One good thing about EJB3 is the creation of the JPA and JTA specifications, which formalised what had been going on in Hibernate for ages before. All those lovely annotations were ratified and the persistence layer took a major leap forward. As a developer this puts me in a good position where I can be ambivalent about the implementation technology behind the annotations. Want me to code up your DAOs using JPA and JPQL, that’s fine. Want the same done with Hibernate and HSQL, just gimme a mo to tweak some queries and you’re good to go.

Automated functional testing

I’ve discussed this elsewhere too, but I thought I’d include a mention here for completeness. No development stack is complete without catering for automated testing. Everyone reading this naturally has a unit test for everything – don’t you? You don’t?! You’d better get started then, ‘cos everyone else has. However, once you’ve got your unit tests working nicely with both dependency injection and mocking approaches. Which reminds me, I’d recommend JMockit over JMock these days due to it’s better handling of static methods which are sometimes forced on us by legacy code. Then it’s time to consider the functional testing. For some reason everyone seems to adopt the line of “Oooh, I’d love to do that but I just don’t have the time.”, which in my opinion doesn’t add up. Every developer should strive to make their days easier, and having the safety net of a  comprehensive set of functional tests is essential. Take a look at my detailed article on the most excellent SeleniumRC for more information.

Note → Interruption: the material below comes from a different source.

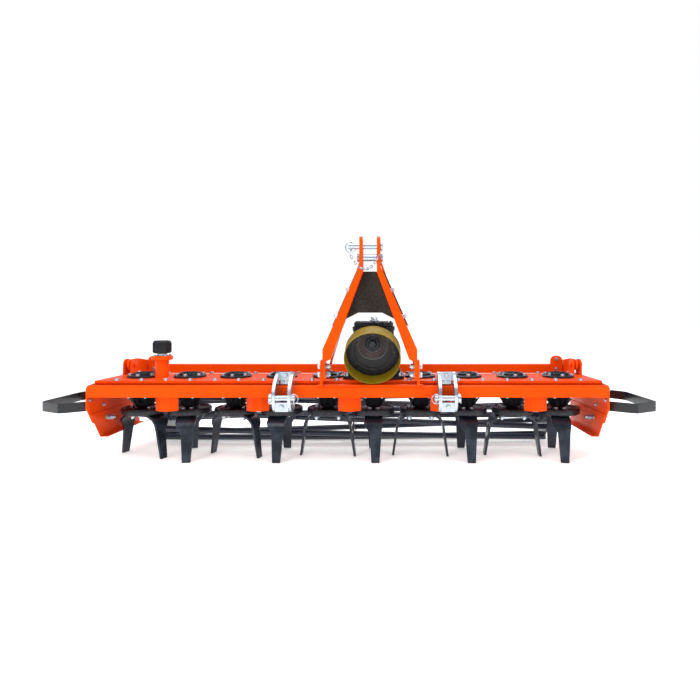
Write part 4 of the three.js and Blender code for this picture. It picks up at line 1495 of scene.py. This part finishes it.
@dataclass
class Headstock:
    """The A-frame that carries the top link: legs, struts, shield, pins and the pin's chain."""

    x: float = 0.112
    y: float = -0.215
    pin_z: float = 1.104
    spacer_z: float = 1.046
    ear_outer: float = 0.052
    slope: float = 2.257
    slope_top: float = 1.003
    leg_bolts: tuple[float, float] = (0.459, 0.502)
    side_nuts: tuple[float, float] = (0.884, 0.752)
    lug_bolts: tuple[float, float] = (1.028, 1.054)
    shield_bolts: Outline = ((0.068, 0.930), (0.139, 0.755))
    chain_links: int = 17
    chain_sag: float = 0.090

    def both(self, kind: Fastener, size: float, places: Sequence[tuple]) -> Piece:
        """Fasteners on both sides, from (X from the middle, Y, Z, outward on the right, turn) of each."""
        return kind.at(size, [seat((self.x + side * x, y, z), (side * out[0], *out[1:]), turn)
                              for side in (-1, 1) for x, y, z, out, turn in places])

    def frame_bolts(self) -> Piece:
        """Draws the bolts at the feet of the legs and struts, and the shield's bolts.

        Returns:
            All of them.
        """
        y, right, left = self.y + 0.012, (1, 0, 0), (-1, 0, 0)
        steep = Vector((self.slope, 0, 1)).normalized()
        sides = [(self.ear_outer + (self.slope_top - z) / self.slope, self.y + 0.004, z, steep, z)
                 for z in self.side_nuts]
        return join([
            self.both(Fastener.BOLT, 0.018, [(0.2475, y, z, right, z) for z in self.leg_bolts]),
            self.both(Fastener.NUT, 0.018, [(0.2208, y, z, left, 2 * z) for z in self.leg_bolts]),
            self.both(Fastener.NUT, 0.010, [(0.2395, y, 0.4332, UP, 0.2395) for y in (0.110, 0.146)]),
            self.both(Fastener.BOLT, 0.010, [(x, -0.1866, z, (0, 1, 0), z) for x, z in self.shield_bolts]),
            self.both(Fastener.BOLT, 0.010, [(0.0512, -0.166, z, right, z) for z in self.lug_bolts]),
            self.both(Fastener.NUT, 0.014, sides),
        ])

    def spacer(self) -> Piece:
        """Draws the bolt and tube that hold the ears apart.

        Returns:
            Both.
        """
        outer, hexagon = self.ear_outer + 0.0003, (0.020, HEX, 0.0015)
        bars = ((-outer, outer, 0.014, SMALL_ROUND, 0), (-0.0345, 0.0345, 0.0185),
                (outer, outer + 0.012, *hexagon), (-outer - 0.012, -outer, *hexagon))
        y, z = self.y, self.spacer_z
        return join([rod((self.x + a, y, z), (self.x + b, y, z), *rest) for a, b, *rest in bars])

    def chain(self, start: Vector, end: Vector) -> list[Piece]:
        """Draws a chain that hangs between two points.

        Args:
            start: Where it begins.
            end: Where it ends.

        Returns:
            Its links.
        """
        path = []
        for i in range(self.chain_links + 1):
            t = i / self.chain_links
            path.append(start.lerp(end, t) - Vector((0, 0, self.chain_sag * 4 * t * (1 - t))))
        links = []
        for i, (here, there) in enumerate(zip(path, path[1:])):
            free()
            bpy.ops.mesh.primitive_torus_add(major_radius=0.0054, minor_radius=0.0016,
                                             major_segments=14, minor_segments=6)
            link = bpy.context.object
            with editing(link):
                bpy.ops.transform.resize(value=(1.55, 1, 1))
            turn = (there - here).to_track_quat("X", "Z").to_matrix().to_4x4()
            turn = turn @ Matrix.Rotation(math.pi / 2 * (i % 2), 4, "X")
            link.data.transform(Matrix.Translation((here + there) / 2) @ turn)
            links.append(link)
        return links

    def top_pin(self) -> Piece:
        """Draws the top-link pin with its collar, pull ring, linch pin and chain.

        Returns:
            The pin and all that hangs on it.
        """
        outer, (x, y, z) = self.ear_outer + 0.0003, (self.x, self.y, self.pin_z)
        pin = lathe([
            (0, -0.110), (0.0125, -0.110), (0.016, -0.105), (0.016, outer), (0.021, outer),
            (0.023, outer + 0.002), (0.023, outer + 0.008), (0.021, outer + 0.010), (0, outer + 0.010),
        ], Axis.X, (x, y, z), 32)
        lock_x, eye_x = x - 0.094, x + 0.0605
        lock = rod((lock_x, y - 0.001, z + 0.026), (lock_x, y - 0.001, z - 0.026), 0.0045, 16)
        linch = ring((lock_x - 0.002, y - 0.006, z - 0.006), (0.15, 1, 0), 0.0265, 0.0026)
        eye = ring((eye_x, y - 0.029, z - 0.021), (1, 0, 0), 0.009, 0.0016)
        links = self.chain(Vector((lock_x - 0.010, y - 0.036, z - 0.030)),
                           Vector((eye_x, y - 0.036, z - 0.026)))
        return join([pin, lock, linch, eye, *links])

    def build(self, bench: Bench) -> None:
        """Builds the headstock and hands its pieces over.

        Args:
            bench: Takes each finished piece.
        """
        for side, _ in SIDES:
            bench.dress(f"headstock_leg_{side}", f"a_frame_leg_{side}", Finish.ORANGE, 0.0020)
            bench.dress(f"headstock_strut_{side}", f"a_frame_strut_{side}", Finish.ORANGE, 0.0012)
        bench.dress("headstock_shield", "shield_sheet", Finish.SHEET, 0.0008)
        bench.deliver(self.frame_bolts(), "a_frame_bolts", Finish.ZINC)
        bench.deliver(self.spacer(), "ear_spacer_bolt", Finish.ZINC, ["spacer_pin"])
        pin = "top_link_pin"
        bench.deliver(self.top_pin(), f"{pin}_with_chain", Finish.ZINC, [pin], pin)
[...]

With the above technologies, I can usually get a full-blown, integration tested RESTful web service off the ground and operational against a database within 2 hours. Most of that time is spent typing and configuring for the particular problem I’m facing. I know other frameworks exist that could speed that up (Appfuse and Spring Roo, er, spring to mind – sorry). And, yes,
I do have templates to solve standard problems. However, within the constraints imposed by my clients who want to use, or be guided into using, a particular technology, this is a pretty good delivery time.